### Work to do
Set down exactly the lines of the records from the top to the line containing "# from the list"; include both.
-- begin Material provided --
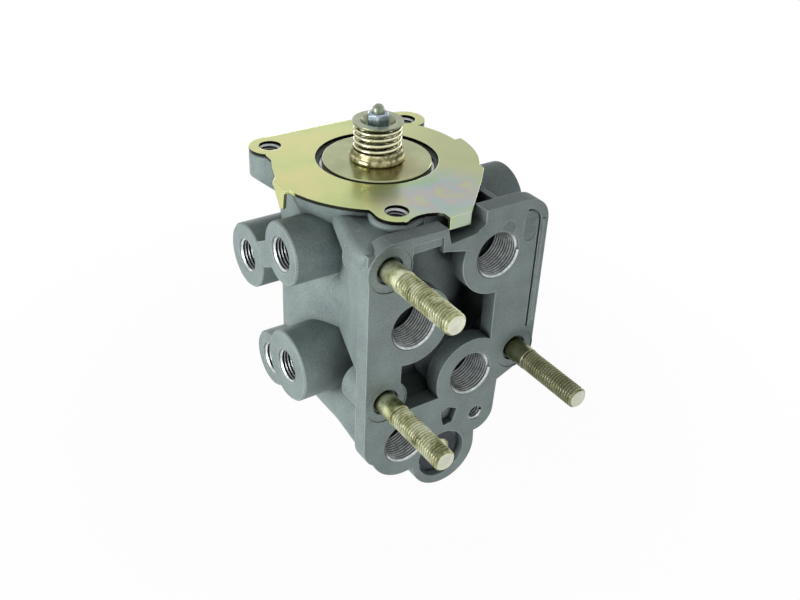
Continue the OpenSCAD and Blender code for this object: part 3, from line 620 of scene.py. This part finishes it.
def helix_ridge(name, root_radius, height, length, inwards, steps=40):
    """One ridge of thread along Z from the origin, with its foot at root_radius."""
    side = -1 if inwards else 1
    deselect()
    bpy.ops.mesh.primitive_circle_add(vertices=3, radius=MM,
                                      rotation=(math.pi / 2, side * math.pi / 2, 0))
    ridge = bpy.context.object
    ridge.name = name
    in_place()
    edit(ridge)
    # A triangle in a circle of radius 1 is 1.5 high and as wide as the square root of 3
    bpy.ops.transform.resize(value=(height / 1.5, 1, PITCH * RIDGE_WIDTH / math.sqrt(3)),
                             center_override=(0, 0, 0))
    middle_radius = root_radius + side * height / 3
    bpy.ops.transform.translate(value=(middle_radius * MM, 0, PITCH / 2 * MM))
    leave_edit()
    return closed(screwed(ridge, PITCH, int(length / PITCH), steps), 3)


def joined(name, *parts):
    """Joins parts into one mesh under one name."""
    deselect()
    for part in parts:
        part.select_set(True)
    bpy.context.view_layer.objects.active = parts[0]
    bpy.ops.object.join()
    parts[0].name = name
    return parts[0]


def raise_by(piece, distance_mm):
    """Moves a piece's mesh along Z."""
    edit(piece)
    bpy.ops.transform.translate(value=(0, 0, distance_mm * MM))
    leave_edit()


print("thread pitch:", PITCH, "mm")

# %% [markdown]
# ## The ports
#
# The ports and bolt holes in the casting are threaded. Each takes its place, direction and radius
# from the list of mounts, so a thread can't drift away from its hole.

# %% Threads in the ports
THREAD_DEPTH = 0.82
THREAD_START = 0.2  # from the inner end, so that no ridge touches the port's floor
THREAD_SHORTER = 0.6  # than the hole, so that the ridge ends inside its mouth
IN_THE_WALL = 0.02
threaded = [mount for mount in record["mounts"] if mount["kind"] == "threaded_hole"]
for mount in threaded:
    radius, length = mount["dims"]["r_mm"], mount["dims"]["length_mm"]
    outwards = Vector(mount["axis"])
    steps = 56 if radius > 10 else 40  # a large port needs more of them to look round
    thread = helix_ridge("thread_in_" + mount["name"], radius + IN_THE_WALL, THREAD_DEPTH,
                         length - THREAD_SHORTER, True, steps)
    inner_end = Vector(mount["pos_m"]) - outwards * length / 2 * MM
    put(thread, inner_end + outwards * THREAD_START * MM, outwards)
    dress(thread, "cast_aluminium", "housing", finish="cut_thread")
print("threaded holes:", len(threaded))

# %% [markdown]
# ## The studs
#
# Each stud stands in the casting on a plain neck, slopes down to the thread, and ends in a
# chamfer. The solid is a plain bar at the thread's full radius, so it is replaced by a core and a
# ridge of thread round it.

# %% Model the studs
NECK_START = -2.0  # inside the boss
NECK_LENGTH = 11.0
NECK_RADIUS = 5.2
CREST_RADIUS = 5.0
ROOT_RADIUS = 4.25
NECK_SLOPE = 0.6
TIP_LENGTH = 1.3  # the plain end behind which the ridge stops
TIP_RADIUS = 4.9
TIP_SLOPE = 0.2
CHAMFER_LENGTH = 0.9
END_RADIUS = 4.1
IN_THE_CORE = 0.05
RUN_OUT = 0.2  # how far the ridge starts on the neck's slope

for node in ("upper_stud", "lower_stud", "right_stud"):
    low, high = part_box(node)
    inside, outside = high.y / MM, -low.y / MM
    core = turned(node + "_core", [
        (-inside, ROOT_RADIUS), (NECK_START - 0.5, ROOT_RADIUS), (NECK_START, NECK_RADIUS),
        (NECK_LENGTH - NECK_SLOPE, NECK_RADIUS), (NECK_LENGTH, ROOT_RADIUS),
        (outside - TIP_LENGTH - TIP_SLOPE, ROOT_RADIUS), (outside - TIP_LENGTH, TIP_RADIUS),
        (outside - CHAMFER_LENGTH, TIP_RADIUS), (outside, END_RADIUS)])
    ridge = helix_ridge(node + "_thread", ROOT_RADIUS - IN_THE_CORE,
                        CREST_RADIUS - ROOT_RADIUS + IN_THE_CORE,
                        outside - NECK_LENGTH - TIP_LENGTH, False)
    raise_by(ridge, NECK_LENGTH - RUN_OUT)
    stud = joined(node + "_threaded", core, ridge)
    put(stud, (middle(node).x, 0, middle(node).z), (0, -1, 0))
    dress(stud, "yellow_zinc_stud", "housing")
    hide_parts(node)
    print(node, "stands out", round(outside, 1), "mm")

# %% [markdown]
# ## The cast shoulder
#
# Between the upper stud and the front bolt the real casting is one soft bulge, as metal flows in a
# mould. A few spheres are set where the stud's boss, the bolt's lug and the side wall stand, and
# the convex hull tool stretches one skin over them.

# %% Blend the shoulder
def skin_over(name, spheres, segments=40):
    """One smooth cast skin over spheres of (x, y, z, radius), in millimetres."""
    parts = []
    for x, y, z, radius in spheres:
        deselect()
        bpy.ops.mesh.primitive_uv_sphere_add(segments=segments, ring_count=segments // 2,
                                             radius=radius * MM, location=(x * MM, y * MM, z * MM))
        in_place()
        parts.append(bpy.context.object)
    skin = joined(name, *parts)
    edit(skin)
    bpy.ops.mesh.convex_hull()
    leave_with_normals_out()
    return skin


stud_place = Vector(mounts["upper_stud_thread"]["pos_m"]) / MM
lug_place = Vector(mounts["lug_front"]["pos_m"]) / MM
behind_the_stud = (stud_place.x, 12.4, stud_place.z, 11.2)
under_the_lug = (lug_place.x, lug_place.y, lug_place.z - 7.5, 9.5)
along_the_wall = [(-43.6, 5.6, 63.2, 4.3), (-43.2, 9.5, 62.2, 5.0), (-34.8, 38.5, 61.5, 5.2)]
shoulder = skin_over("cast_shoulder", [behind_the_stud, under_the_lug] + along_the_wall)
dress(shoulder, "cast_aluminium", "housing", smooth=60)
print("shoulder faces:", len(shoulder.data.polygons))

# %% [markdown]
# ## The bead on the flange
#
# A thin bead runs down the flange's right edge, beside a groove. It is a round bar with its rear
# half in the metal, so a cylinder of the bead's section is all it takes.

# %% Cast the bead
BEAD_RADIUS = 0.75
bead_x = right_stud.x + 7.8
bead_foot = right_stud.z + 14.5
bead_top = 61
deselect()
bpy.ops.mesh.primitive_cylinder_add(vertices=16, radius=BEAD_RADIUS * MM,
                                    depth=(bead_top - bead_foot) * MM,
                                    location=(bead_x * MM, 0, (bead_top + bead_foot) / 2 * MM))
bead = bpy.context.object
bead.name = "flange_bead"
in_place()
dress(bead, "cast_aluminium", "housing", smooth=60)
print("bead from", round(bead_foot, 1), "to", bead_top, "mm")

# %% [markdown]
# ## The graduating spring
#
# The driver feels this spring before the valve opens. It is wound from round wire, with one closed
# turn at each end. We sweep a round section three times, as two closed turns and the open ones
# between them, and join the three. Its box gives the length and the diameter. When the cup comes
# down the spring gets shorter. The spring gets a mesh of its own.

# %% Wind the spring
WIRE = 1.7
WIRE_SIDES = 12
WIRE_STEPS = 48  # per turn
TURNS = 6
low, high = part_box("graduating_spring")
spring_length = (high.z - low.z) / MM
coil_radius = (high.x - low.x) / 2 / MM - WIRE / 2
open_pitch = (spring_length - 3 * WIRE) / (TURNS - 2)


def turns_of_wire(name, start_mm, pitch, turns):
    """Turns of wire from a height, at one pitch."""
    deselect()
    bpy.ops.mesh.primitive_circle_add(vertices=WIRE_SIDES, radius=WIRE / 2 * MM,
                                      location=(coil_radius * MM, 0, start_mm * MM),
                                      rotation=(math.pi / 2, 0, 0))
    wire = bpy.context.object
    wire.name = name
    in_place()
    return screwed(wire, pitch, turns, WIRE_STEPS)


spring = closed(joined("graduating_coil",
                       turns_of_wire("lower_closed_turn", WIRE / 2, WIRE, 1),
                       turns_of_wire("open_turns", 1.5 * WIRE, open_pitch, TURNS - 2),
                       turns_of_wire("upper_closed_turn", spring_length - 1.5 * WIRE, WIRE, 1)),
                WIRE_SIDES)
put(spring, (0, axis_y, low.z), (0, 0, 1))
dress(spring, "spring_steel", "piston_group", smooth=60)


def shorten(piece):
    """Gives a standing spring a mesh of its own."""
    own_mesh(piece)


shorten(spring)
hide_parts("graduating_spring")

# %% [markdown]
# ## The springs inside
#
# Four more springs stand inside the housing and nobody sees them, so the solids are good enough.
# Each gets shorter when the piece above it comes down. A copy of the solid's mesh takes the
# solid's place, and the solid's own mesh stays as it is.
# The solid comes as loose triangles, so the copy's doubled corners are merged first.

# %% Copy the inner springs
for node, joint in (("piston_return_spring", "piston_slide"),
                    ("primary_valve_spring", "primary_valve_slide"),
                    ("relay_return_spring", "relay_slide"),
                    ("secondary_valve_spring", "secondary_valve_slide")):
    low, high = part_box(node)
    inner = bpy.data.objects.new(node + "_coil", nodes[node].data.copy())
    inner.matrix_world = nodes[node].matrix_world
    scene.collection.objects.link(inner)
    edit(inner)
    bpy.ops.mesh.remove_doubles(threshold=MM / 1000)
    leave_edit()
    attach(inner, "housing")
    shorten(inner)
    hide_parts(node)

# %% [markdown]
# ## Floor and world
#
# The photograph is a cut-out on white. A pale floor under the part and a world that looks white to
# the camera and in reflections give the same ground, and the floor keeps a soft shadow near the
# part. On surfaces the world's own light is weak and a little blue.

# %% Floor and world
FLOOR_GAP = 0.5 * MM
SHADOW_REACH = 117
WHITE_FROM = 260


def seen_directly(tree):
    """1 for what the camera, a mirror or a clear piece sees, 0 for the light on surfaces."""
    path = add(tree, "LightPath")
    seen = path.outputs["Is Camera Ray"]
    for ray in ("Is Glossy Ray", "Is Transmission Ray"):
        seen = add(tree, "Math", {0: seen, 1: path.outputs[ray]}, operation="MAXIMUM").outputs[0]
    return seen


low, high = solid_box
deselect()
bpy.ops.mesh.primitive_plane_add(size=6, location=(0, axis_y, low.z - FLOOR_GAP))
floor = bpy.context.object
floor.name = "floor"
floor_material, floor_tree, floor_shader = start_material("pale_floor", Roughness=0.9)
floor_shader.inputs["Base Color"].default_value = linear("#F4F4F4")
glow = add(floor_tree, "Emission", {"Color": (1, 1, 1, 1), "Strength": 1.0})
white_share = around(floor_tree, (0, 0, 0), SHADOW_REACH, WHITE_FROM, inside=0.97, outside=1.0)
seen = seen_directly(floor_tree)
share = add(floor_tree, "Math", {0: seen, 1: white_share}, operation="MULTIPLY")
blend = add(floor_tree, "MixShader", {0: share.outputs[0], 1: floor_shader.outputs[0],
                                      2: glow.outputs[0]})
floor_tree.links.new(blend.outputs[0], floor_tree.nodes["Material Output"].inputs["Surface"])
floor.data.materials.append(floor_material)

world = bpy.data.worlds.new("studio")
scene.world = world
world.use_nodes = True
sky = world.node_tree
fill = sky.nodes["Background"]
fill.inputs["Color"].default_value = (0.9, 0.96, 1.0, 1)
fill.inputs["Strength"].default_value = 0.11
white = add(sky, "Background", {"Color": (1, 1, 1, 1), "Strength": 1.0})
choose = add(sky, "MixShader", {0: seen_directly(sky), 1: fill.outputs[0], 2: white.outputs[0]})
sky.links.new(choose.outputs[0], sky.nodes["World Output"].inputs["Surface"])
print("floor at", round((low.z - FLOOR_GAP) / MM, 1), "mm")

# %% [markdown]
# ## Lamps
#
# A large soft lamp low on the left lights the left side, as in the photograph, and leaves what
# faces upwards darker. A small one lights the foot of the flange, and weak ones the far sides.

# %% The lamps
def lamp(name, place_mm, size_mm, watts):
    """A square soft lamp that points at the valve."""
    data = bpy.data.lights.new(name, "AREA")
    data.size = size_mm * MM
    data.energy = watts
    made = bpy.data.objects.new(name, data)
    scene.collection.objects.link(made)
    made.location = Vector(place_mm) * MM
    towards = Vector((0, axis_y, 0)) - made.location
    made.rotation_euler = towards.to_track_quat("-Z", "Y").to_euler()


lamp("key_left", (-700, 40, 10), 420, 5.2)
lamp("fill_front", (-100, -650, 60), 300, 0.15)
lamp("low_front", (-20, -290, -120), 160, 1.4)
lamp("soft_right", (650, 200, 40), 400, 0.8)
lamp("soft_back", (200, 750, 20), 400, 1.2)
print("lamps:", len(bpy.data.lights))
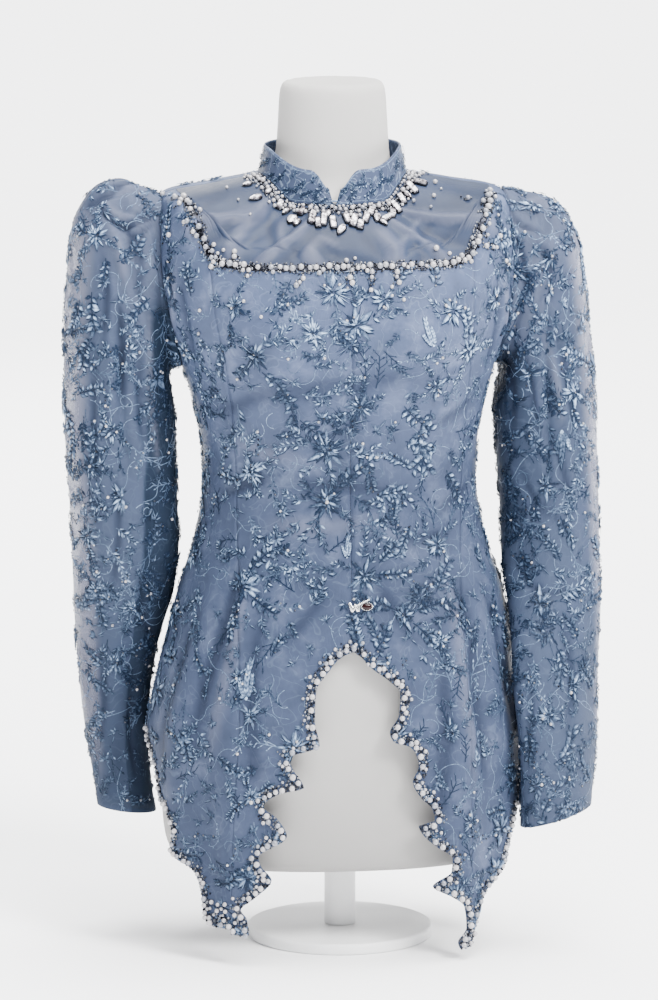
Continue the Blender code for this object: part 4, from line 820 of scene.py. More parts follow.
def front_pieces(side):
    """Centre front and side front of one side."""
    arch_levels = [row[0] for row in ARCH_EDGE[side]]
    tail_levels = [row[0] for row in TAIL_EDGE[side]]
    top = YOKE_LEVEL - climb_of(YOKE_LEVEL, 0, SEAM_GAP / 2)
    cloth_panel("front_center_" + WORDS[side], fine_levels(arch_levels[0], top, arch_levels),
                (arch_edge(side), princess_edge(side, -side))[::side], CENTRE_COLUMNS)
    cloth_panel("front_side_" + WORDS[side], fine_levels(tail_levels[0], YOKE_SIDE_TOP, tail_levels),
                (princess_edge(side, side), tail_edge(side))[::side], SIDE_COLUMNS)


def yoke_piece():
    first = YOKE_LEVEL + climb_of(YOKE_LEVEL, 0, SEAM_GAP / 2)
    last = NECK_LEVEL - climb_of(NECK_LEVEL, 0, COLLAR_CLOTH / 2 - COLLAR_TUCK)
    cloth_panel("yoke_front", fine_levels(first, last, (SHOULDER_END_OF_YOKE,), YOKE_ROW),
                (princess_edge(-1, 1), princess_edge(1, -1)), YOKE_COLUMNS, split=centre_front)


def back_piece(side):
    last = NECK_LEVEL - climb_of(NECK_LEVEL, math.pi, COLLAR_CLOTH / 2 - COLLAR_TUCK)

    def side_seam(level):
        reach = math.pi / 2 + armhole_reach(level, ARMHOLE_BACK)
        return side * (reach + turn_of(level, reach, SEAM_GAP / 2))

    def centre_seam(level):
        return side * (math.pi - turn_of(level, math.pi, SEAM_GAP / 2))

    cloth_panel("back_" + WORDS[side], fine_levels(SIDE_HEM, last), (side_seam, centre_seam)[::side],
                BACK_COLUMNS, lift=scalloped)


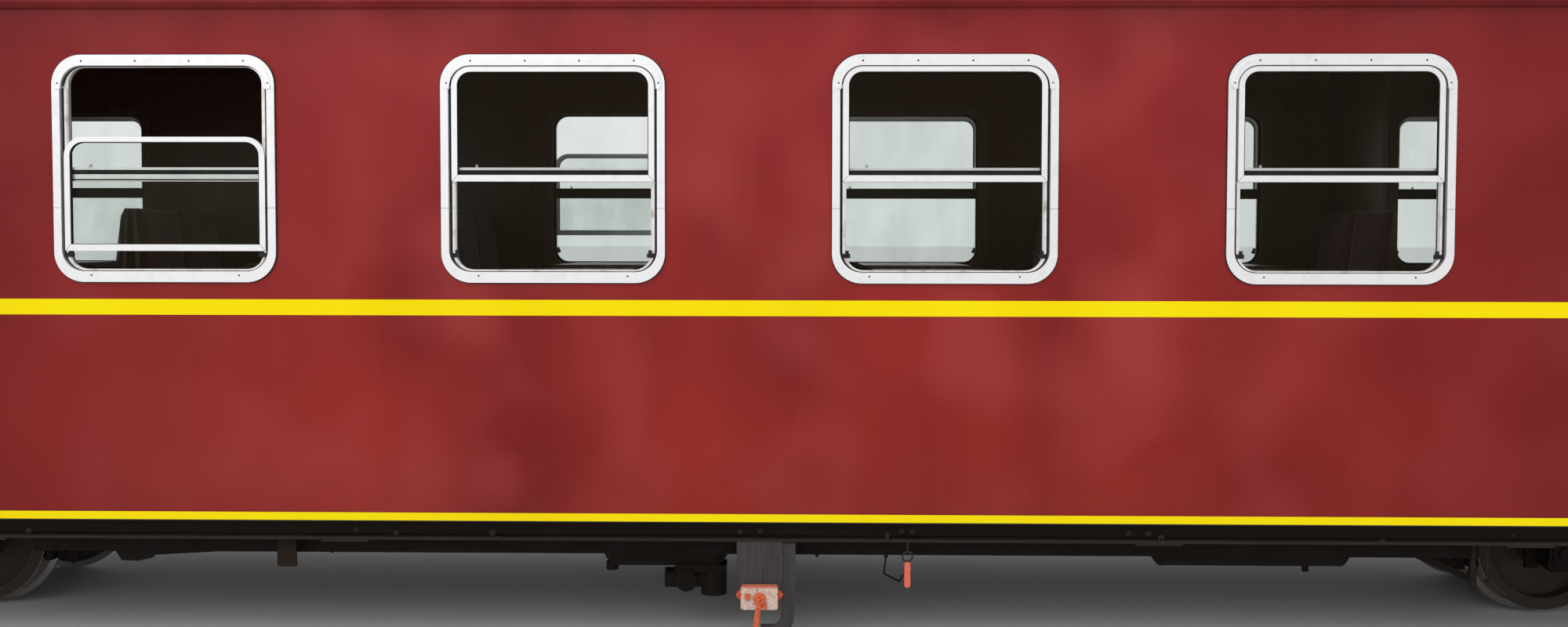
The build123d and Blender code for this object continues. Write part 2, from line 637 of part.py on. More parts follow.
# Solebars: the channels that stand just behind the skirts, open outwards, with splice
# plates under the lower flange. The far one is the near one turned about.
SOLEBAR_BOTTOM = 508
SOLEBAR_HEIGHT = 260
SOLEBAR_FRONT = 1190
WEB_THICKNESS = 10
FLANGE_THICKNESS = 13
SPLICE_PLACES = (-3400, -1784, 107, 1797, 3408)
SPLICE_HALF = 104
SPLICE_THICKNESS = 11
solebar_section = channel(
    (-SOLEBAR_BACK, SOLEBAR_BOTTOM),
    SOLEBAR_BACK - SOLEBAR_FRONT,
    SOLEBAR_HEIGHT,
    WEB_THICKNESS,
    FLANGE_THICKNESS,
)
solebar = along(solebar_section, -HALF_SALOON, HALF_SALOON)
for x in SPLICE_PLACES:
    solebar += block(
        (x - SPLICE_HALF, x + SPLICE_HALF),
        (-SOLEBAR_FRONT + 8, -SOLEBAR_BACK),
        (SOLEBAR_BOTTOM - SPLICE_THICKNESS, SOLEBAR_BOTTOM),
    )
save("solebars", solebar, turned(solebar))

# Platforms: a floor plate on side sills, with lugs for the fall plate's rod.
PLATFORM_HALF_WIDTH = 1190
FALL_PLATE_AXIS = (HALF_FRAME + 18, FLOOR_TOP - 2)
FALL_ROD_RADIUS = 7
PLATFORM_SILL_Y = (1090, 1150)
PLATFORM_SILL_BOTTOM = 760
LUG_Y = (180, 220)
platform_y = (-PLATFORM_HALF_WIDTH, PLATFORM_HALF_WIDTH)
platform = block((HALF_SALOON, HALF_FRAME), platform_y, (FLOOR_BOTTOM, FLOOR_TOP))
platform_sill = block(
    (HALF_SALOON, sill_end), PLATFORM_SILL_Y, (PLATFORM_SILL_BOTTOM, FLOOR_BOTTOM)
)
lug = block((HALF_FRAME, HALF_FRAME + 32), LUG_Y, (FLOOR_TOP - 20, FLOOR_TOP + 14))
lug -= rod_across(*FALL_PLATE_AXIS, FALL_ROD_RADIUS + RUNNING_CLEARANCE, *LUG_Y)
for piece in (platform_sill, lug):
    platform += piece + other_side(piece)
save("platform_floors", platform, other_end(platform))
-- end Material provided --
### Result
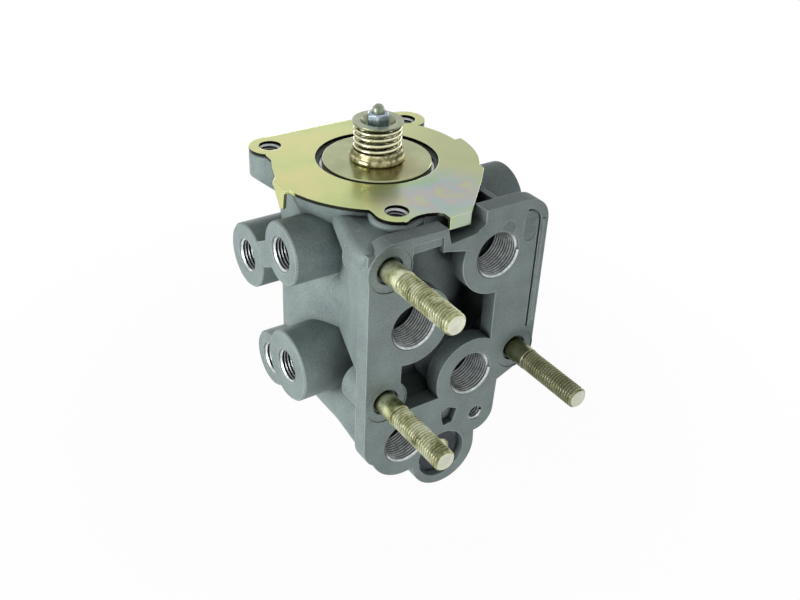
Continue the OpenSCAD and Blender code for this object: part 3, from line 620 of scene.py. This part finishes it.
def helix_ridge(name, root_radius, height, length, inwards, steps=40):
    """One ridge of thread along Z from the origin, with its foot at root_radius."""
    side = -1 if inwards else 1
    deselect()
    bpy.ops.mesh.primitive_circle_add(vertices=3, radius=MM,
                                      rotation=(math.pi / 2, side * math.pi / 2, 0))
    ridge = bpy.context.object
    ridge.name = name
    in_place()
    edit(ridge)
    # A triangle in a circle of radius 1 is 1.5 high and as wide as the square root of 3
    bpy.ops.transform.resize(value=(height / 1.5, 1, PITCH * RIDGE_WIDTH / math.sqrt(3)),
                             center_override=(0, 0, 0))
    middle_radius = root_radius + side * height / 3
    bpy.ops.transform.translate(value=(middle_radius * MM, 0, PITCH / 2 * MM))
    leave_edit()
    return closed(screwed(ridge, PITCH, int(length / PITCH), steps), 3)


def joined(name, *parts):
    """Joins parts into one mesh under one name."""
    deselect()
    for part in parts:
        part.select_set(True)
    bpy.context.view_layer.objects.active = parts[0]
    bpy.ops.object.join()
    parts[0].name = name
    return parts[0]


def raise_by(piece, distance_mm):
    """Moves a piece's mesh along Z."""
    edit(piece)
    bpy.ops.transform.translate(value=(0, 0, distance_mm * MM))
    leave_edit()


print("thread pitch:", PITCH, "mm")

# %% [markdown]
# ## The ports
#
# The ports and bolt holes in the casting are threaded. Each takes its place, direction and radius
# from the list of mounts, so a thread can't drift away from its hole.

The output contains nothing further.